La nature divine de sa force n’est pas affectée par ces dérivés, elle demeure la même en son essence malgré chaque obscurcissement et chaque faux pas.

Le Divin est là en cette nature ; Il soutient l’homme grâce à Sa force à travers les confusions de son existence inférieure jusqu’à tant qu’il puisse recouvrer la lumière, illuminer entièrement sa vie avec le vrai soleil de son être et gouverner sa volonté et les actes de celle-ci par la pure puissance de la volonté divine en sa nature supérieure.

Mais comment le Divin peut-Il être désir, kâma ? Car ce désir, ce kâma, on a déclaré qu’il est notre seul grand ennemi, celui qu’il faut mettre à mort. Mais ce désir-là était le désir de la nature inférieure définie par les gounas, et il a son origine dans l’être rajasique, rajôguna-samudbhavah ; c’est en effet ce que nous voulons dire lorsque nous parlons de désir. Cet autre désir, le spirituel, est une volonté qui n’est point contraire au dharma.

Veut-on dire que le kâma spirituel est un désir vertueux, éthique en sa nature, un désir sattvique — car la vertu est toujours sattvique en son origine et sa force motrice ? Mais il y aurait alors ici une contradiction évidente   : pas plus loin que le vers suivant, en effet, il est déclaré que toutes les dispositions sattviques sont non pas le Divin, mais seulement des dérivés inférieurs.

Il ne fait pas de doute que l’on doit abandonner le péché si l’on veut se rapprocher tant soit peu de la Divinité ; mais il faut de même dépasser la vertu si l’on veut pénétrer dans l’Être divin. Il faut atteindre la nature sattvique, mais c’est pour la dépasser ensuite.
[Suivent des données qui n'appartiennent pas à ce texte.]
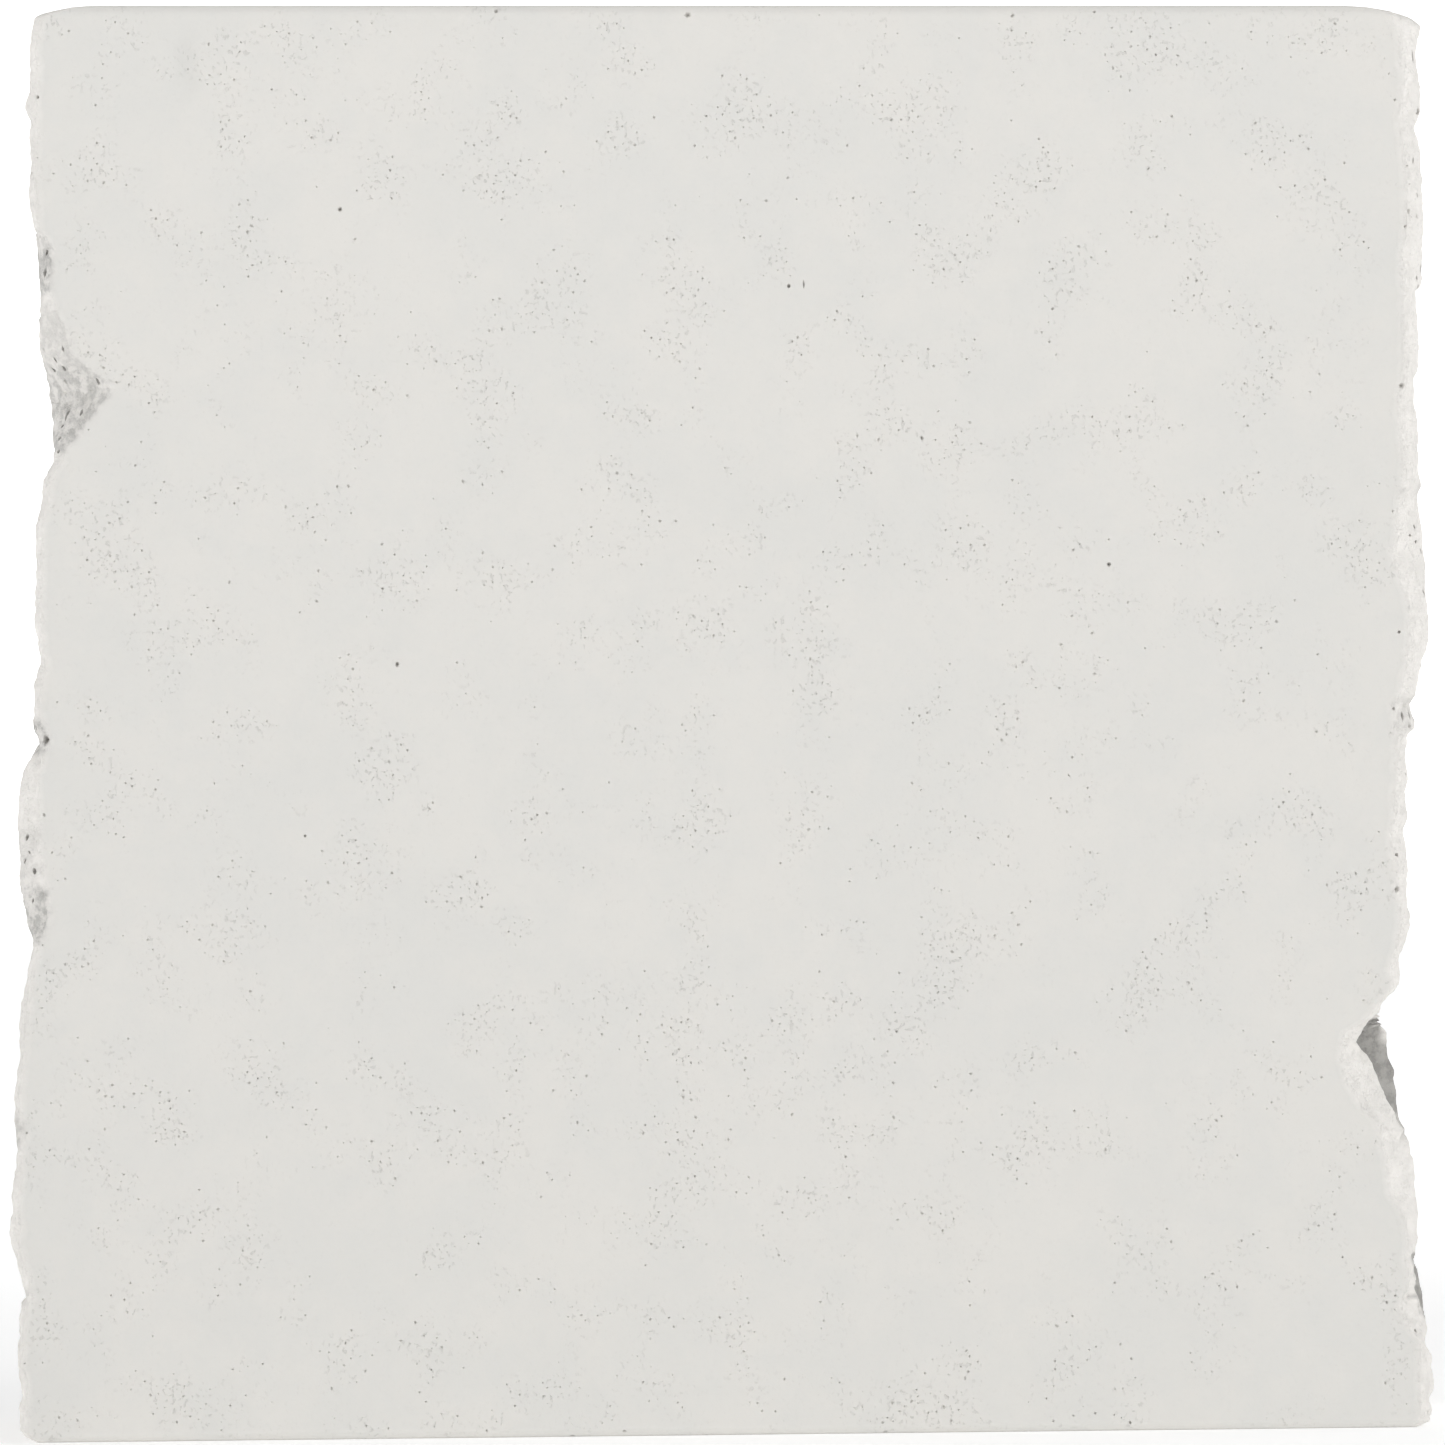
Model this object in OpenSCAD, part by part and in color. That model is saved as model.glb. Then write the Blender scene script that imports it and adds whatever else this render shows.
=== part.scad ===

L’action éthique n’est qu’un moyen de purification grâce auquel nous pouvons nous élever vers la nature divine, mais cette nature est elle-même exhaussée par-delà les dualités — et en fait, il ne pourrait autrement y avoir de pure présence divine ni de force divine en l’homme fort qui est soumis aux passions rajasiques.

Le dharma, au sens spirituel, n’est point la morale ni l’éthique. Le dharma, dit ailleurs la Gîtâ, c’est l’action gouvernée par le swabhâva, la loi essentielle de la nature. Et profondément, ce swabhâva est la pure qualité de l’esprit en son pouvoir inhérent de volonté consciente et en sa force d’action caractéristique.

Le désir dont on parle ici est donc la volonté arrêtée du Divin en nous qui cherche et découvre non pas le plaisir de la Prakriti inférieure, mais l’Ânanda de Son propre jeu et de Son propre accomplissement ; c’est le désir de la divine Joie de l’existence déployant sa force consciente d’action selon la loi du swabhâva.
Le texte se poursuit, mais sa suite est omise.